Bug #40265 Falcon: Concurrent online DROP INDEX of the same key causes MySQL assertion
Submitted: 22 Oct 2008 21:54 Modified: 9 Jan 2009 15:03
Reporter: Christopher Powers
Status: Closed
Category:Server: Falcon Severity:S3 (Non-critical)
Version:6.0.7 OS:Any
Assigned to: Christopher Powers Target Version:6.0.8
Tags: F_ONLINE ALTER
Triage: Needs Triage: D2 (Serious)

[22 Oct 2008 21:54] Christopher Powers
Description:
Concurrent online DROP INDEX operations on the same key can result in an assertion in the
server.

Online drop index is a two-phase operation consisting of two calls into Falcon from the
server:

1. Check if the index exits (check_if_supported_alter)
2. Delete the index (alter_table_phase1)

If Step 1 fails, the server resorts to an offline operation.
If Step 1 succeeds, the server performs Step 2.
If Step 2 fails, the server triggers an assertion.

For online DROP INDEX, Step 1 is 'check if the index exists' and Step 2 is 'delete the
index'. 

When multiple clients attempt to drop the same key, all clients may return 'success' in
Step 1.

For Step 2, only one client will succeed. Falcon returns an error for the other clients,
resulting in an assertion.

How to repeat:
1. Install random query generator: 
https://inside.mysql.com/wiki/QARandomQueryGenerationTutorial

2. Run SystemQA falcon_online_alter

runall.pl 
   --basedir=<mysql directory> \
   --engine=Falcon \
   --grammar=conf/falcon_online_alter.yy \
   --threads=10 \
   --queries=100000

A failed drop index will result in an assertion in the server, but not Falcon.

Suggested fix:
If an index is not found during an online DROP INDEX, then do not return an error to the
server.

Specifically, if StorageDatabase::dropIndex() returns StorageErrorNoIndex, then ignore
the error.

Also, rebuild the server/Falcon index map only when drop index is successful, i.e.
StorageTableShare::deleteIndex() should only be called for a 'no error' return code.
[22 Oct 2008 22:47] Bugs System
A patch for this bug has been committed. After review, it may
be pushed to the relevant source trees for release in the next
version. You can access the patch from:

  http://lists.mysql.com/commits/56846

2877 Christopher Powers	2008-10-22
      Bug#40265, "Falcon: Concurrent online DROP INDEX of the same key causes MySQL
assertion"
      
      Improve handling of concurrent online drop index of the same key.
[22 Oct 2008 22:50] Kevin Lewis
Wouldn't it be better to somehow lock the index to delete on the first call so that
subsequent calls to step 1 (Check if the index exits) do not succeed?  This way only one
client will attempt step 2 (Delete the index).
[22 Oct 2008 22:52] Christopher Powers
A bit more explanation:

This is really to address an internal condition in Falcon--kind of a special case.

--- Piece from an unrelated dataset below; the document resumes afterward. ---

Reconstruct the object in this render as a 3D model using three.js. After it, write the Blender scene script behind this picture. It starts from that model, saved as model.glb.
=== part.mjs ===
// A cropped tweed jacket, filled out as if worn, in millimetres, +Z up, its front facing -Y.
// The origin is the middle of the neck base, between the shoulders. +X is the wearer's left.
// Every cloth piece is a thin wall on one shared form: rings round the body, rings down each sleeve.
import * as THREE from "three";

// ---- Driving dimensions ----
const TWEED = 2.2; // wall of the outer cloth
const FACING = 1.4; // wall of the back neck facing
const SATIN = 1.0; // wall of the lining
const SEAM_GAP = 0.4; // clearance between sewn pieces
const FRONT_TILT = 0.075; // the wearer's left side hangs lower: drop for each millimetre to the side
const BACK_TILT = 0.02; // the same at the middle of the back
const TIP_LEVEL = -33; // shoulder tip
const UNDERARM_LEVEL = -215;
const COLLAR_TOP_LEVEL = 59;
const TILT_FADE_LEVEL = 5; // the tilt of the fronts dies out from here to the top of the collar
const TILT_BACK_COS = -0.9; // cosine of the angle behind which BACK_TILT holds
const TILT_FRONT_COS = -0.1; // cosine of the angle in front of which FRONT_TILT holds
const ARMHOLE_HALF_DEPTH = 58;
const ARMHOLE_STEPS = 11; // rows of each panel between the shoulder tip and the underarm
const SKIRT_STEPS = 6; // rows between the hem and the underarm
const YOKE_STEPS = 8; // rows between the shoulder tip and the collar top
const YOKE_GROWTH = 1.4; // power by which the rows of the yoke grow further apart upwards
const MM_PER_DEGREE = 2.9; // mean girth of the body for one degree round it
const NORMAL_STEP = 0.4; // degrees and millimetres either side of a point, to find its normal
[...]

Online or offline, if the index really does not exist, then the MySQL server will return
an SQL error before calling Falcon.

Online, if the index exists and the client gets past the "does the index exist" query
from the server (check_if_supported_alter), then we get called again with "delete the
index" (alter_table_phase1).

alter_table_phase1() is a do-or-die operation. If it fails for any reason, then the
server asserts. I don't know why--I asked once--but that's what it does.

In this case, alter_table_phase1() ultimately lands in StorageDatabase::dropIndex(),
which issues an internal SQL command to do the work. The SQL command fails if the index
can't be found (Table::findIndex, I think) and returns StorageErrorNoIndex.

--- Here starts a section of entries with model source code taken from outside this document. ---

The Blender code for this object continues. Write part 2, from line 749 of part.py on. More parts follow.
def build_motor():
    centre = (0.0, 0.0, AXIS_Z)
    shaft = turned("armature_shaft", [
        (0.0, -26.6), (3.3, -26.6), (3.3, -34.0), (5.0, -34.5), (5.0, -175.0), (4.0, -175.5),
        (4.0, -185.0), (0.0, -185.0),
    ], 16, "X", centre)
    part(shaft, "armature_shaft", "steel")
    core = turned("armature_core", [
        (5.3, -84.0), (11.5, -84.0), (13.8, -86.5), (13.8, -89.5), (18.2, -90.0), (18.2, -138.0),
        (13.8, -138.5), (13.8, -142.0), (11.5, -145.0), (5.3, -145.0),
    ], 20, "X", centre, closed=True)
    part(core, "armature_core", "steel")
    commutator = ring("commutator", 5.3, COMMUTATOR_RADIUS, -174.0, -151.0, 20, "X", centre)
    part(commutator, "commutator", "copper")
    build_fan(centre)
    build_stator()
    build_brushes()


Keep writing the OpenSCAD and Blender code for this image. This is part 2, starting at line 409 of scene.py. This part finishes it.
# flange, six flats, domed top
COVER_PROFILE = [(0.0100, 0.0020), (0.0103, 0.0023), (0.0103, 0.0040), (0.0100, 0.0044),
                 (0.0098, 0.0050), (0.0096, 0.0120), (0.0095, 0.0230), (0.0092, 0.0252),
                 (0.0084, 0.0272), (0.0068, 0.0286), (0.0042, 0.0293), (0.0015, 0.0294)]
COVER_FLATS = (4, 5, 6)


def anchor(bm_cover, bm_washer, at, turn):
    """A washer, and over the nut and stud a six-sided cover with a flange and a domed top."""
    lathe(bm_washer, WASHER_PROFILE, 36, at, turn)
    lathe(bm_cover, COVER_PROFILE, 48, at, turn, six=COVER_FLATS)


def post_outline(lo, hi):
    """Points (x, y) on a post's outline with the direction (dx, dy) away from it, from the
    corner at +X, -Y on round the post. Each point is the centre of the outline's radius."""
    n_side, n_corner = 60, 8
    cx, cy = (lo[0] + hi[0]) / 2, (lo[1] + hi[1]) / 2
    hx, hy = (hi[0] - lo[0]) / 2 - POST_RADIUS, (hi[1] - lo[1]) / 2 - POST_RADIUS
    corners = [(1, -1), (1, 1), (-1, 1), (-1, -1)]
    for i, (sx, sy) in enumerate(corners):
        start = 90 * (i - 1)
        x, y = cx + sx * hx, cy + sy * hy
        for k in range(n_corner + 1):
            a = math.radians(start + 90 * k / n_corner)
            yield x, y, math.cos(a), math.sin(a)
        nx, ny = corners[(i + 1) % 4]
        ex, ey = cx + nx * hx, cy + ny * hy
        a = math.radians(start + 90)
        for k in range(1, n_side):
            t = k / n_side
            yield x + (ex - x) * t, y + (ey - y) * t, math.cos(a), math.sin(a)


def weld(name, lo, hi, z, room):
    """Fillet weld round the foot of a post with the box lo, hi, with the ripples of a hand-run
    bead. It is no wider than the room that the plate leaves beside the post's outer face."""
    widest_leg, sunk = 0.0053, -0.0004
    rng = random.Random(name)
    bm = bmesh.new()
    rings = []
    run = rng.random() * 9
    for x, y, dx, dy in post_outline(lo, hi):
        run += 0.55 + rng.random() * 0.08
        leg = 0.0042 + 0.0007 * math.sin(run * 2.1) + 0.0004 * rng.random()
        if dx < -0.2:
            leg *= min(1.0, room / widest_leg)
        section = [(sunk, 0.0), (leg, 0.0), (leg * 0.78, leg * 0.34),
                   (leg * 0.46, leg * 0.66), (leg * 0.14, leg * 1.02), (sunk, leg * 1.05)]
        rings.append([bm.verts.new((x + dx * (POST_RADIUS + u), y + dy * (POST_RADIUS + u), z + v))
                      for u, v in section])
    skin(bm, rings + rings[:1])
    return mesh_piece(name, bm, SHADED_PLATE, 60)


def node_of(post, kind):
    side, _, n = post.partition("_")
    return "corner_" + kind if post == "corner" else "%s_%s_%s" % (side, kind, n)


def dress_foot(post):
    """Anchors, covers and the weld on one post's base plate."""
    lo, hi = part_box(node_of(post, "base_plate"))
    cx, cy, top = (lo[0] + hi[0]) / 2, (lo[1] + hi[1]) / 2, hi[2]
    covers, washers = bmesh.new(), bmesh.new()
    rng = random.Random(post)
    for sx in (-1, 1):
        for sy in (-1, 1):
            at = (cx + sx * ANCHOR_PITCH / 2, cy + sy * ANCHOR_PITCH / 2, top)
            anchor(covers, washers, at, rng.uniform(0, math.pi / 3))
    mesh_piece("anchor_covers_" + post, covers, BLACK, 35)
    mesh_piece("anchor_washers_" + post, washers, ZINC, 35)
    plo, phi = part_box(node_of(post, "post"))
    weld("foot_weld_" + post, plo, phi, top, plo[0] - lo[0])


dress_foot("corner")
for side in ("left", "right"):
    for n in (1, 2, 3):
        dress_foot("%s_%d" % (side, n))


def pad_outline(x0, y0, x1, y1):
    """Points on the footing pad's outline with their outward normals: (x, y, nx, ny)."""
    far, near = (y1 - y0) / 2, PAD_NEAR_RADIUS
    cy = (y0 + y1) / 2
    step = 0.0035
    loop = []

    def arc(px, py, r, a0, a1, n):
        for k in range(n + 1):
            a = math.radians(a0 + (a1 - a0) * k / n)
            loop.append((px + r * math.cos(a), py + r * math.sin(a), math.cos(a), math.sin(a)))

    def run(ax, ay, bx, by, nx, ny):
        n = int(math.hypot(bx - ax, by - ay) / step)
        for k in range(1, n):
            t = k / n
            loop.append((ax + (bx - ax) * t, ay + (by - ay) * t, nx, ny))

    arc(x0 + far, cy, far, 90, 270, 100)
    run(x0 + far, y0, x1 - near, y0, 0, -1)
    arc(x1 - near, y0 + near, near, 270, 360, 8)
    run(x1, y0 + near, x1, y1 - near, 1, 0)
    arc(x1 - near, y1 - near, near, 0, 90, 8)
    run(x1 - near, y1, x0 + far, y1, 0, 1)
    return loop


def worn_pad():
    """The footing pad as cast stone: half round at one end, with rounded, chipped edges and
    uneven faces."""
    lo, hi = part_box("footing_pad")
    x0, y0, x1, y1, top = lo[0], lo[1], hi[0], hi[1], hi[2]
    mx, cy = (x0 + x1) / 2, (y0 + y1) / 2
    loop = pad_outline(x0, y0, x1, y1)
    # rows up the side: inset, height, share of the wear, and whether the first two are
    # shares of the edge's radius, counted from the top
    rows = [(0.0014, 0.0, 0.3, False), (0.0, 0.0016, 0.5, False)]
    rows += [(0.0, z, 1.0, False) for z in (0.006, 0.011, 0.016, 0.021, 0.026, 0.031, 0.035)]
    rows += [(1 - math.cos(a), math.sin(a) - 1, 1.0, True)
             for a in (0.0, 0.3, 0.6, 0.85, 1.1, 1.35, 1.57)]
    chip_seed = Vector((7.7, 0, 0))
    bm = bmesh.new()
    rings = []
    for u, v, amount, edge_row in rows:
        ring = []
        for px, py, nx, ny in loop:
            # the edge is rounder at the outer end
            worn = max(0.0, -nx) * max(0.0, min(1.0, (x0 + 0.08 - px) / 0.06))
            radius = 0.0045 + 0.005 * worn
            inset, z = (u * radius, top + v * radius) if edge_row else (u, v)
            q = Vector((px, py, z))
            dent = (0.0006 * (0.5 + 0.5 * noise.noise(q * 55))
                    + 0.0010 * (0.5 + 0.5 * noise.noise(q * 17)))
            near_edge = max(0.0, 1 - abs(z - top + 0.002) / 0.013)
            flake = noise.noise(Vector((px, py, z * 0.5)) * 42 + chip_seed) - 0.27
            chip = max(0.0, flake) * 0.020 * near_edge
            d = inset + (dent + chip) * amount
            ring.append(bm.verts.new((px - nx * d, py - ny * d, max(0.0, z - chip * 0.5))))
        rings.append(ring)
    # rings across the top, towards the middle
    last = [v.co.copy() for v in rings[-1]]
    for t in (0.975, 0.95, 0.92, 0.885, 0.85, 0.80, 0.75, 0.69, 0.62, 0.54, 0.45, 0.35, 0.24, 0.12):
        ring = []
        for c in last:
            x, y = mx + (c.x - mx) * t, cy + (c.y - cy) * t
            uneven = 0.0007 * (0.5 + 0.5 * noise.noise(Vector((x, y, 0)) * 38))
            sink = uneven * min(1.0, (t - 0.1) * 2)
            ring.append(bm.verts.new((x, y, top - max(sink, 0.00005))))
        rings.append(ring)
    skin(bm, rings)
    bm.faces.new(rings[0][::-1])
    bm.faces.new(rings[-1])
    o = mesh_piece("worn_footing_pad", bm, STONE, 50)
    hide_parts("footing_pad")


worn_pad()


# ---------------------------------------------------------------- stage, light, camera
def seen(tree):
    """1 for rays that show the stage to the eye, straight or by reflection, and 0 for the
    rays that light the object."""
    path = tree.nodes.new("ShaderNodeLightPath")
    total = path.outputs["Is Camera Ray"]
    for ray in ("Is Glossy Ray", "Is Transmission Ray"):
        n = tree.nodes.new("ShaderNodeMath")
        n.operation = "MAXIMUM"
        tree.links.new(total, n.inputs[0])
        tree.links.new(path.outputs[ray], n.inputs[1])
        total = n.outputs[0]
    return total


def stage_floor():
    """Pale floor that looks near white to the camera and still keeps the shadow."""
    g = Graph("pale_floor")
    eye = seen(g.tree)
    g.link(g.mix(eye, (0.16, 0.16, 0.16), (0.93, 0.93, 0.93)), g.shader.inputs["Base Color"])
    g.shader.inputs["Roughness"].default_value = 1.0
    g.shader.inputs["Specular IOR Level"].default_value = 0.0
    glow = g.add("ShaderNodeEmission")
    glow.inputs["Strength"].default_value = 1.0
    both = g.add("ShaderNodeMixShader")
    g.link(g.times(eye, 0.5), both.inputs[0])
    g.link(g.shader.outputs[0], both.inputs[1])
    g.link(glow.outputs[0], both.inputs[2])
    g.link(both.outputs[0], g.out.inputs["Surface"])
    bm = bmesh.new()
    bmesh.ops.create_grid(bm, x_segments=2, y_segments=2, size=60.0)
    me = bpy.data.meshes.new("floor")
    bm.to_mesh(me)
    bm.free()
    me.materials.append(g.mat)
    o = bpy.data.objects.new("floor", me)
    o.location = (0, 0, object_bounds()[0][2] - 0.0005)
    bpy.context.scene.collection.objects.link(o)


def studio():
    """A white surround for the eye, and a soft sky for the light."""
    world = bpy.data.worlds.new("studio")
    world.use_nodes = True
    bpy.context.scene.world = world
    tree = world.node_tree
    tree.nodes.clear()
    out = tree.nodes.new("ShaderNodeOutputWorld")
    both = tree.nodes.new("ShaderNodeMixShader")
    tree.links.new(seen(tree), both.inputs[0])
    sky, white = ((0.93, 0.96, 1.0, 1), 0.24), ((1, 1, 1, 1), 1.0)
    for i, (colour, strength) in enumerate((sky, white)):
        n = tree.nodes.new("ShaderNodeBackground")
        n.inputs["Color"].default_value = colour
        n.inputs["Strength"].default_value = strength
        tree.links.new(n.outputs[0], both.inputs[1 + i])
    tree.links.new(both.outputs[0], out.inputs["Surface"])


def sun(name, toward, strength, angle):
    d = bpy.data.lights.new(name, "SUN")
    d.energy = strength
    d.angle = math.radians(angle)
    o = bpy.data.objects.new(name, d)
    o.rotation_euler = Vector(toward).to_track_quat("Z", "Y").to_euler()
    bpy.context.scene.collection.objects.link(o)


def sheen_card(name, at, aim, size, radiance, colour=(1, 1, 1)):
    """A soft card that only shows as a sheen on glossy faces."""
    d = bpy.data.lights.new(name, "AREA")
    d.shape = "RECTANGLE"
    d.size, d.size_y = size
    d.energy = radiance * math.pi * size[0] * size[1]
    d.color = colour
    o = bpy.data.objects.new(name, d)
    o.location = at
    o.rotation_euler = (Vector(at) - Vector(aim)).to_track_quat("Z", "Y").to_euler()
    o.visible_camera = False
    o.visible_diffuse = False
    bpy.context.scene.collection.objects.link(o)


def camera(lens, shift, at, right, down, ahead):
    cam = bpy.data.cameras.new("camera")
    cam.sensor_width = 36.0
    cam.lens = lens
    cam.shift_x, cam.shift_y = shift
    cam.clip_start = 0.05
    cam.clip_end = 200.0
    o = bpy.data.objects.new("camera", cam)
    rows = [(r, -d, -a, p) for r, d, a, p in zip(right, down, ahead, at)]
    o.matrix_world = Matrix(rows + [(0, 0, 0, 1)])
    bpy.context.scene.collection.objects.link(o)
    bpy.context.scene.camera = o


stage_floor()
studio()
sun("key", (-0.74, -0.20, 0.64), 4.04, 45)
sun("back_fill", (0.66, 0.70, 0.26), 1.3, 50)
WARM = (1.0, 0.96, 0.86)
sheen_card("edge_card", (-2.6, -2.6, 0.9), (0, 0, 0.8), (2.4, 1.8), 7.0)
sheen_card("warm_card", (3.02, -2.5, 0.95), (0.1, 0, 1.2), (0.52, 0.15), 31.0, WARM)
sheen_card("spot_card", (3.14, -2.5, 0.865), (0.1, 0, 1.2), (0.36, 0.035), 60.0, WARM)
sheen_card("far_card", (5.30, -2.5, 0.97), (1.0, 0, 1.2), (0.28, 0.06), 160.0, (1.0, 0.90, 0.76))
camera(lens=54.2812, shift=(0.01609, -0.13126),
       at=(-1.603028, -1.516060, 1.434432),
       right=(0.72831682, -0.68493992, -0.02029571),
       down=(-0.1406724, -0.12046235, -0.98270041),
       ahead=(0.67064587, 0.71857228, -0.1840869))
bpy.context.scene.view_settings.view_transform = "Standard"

I figured that if (1) we know this is an online operation, and (2) we've gotten this far,
and (3) the error is StorageErrorNoIndex, then the drop index request was legit and we
were simply outpaced by another client.

Any error other than StorageErrorNoIndex would result in a failure.

The tricky part of the online alter API is the gap between check_if_supported_alter() and
alter_table_phase1().

The alternative to failing silently (in this case) is to maintain some kind of state
between the two calls--flags or somesuch--which seemed risky and more brittle.
[23 Oct 2008 3:24] Bugs System
A patch for this bug has been committed. After review, it may
be pushed to the relevant source trees for release in the next
version. You can access the patch from:

  http://lists.mysql.com/commits/56853

2878 Christopher Powers	2008-10-22
      Bug#40265, "Falcon: Concurrent online DROP INDEX of the same key causes MySQL
assertion"
      
      Use StorageInterface::alter_table_phase2() to drop index rather than phase1()
      Removed check for primary key in StorageInterface::addIndex() and dropIndex().
[28 Oct 2008 9:10] Bugs System
Pushed into 6.0.8-alpha  (revid:cpowers@mysql.com-20081023012155-b33f43khx53x3ljv)
(version source revid:cpowers@mysql.com-20081023012155-b33f43khx53x3ljv) (pib:5)
[9 Jan 2009 15:03] MC Brown
A note has been added to the 6.0.8 changelog: 

Running an online DROP INDEX operation on an index using the same key on a Falcon table
would fail with an assertion.